How do the records below read from their first line through the line containing "the foot disc."? Write those lines out exactly.

## Data records
— begin —

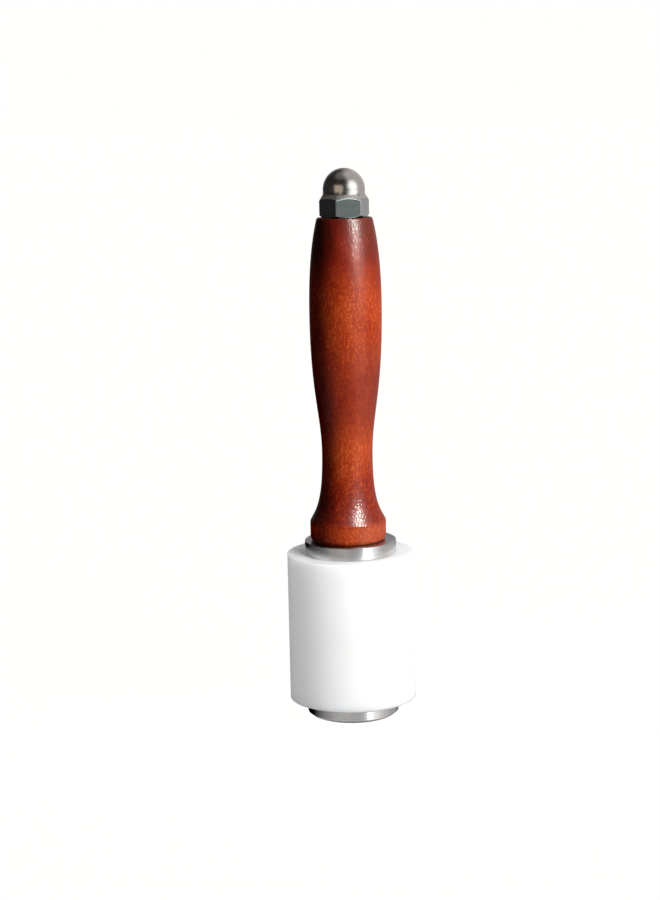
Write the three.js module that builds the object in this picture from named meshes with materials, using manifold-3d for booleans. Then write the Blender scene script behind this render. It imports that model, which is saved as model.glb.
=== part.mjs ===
// Leather carving mallet: a nylon head clamped between two steel discs on a threaded stud,
// with a turned wooden handle above it and a domed cap nut that holds the stack together.
// Lengths are millimetres. +Z runs up the stud, and z = 0 is the underside of the foot disc.

import * as THREE from 'three';
import { mergeVertices } from 'three/addons/utils/BufferGeometryUtils.js';
import Module from 'manifold-3d';

const wasm = await Module();
wasm.setup();

// Discs under and over the head
const discDiameter = 36;
const footThickness = 6.7;
const collarThickness = 5.1;
const discEdgeChamfer = 0.2;
const footBevel = { width: 1.35, height: 1.1 };

// Nylon head
const headDiameter = 50;
const headLength = 58.5;
const headEdgeChamfer = 0.2;

// Turned handle, with diameters and their heights above the collar
const handleLength = 126.2;
const handleBaseDiameter = 29.8;
const handleBandHeight = 7.7;
const handleWaistDiameter = 19.8;
const handleWaistHeight = 33.8;
const handleBellyDiameter = 28.1;
const handleBellyHeight = 90.9;
const handleTopDiameter = 21.4;
const handleBaseRounding = 1.6;
const handleTopRounding = 0.8;

// The hole runs slightly askew through the handle: at the base the outside stands this far
// off the stud, and at the top it is central
const handleBaseOffset = 0.8;

// Where the curves of the handle's outline steer, as shares of the rise and of the change in
// radius between the two named diameters that each curve joins
const flareStartShares = { radius: 0.33, rise: 0.146 };
const flareEndRiseShare = 0.776;
const swellStartRiseShare = 0.287;
const swellEndRiseShare = 0.586;
const crownRiseShare = 0.629;

// Threaded stud
const threadDiameter = 10;
const threadPitch = 1.5;
const threadClearance = 0.2;
const threadMouthChamfer = 0.6;
const nutThreadPastHex = 5.5;
const footThreadPastDisc = 3.5;
const studFootRecess = 0.5;
const studEndChamfer = 0.9;
const studHoleClearance = 0.3;
const slotWidth = 1.6;
const slotDepth = 2;

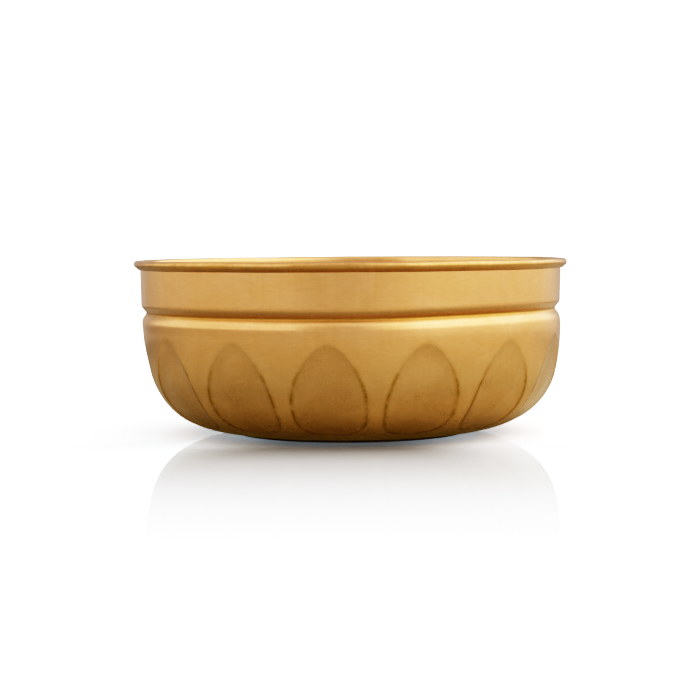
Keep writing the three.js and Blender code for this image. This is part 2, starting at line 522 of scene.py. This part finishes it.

— end —

## Answer in full
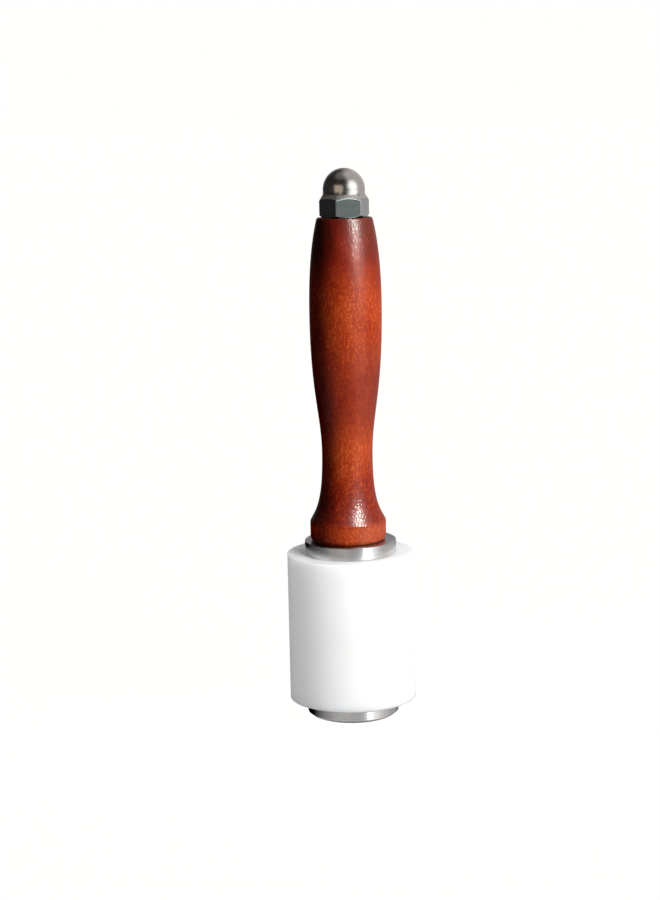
Write the three.js module that builds the object in this picture from named meshes with materials, using manifold-3d for booleans. Then write the Blender scene script behind this render. It imports that model, which is saved as model.glb.
=== part.mjs ===
// Leather carving mallet: a nylon head clamped between two steel discs on a threaded stud,
// with a turned wooden handle above it and a domed cap nut that holds the stack together.
// Lengths are millimetres. +Z runs up the stud, and z = 0 is the underside of the foot disc.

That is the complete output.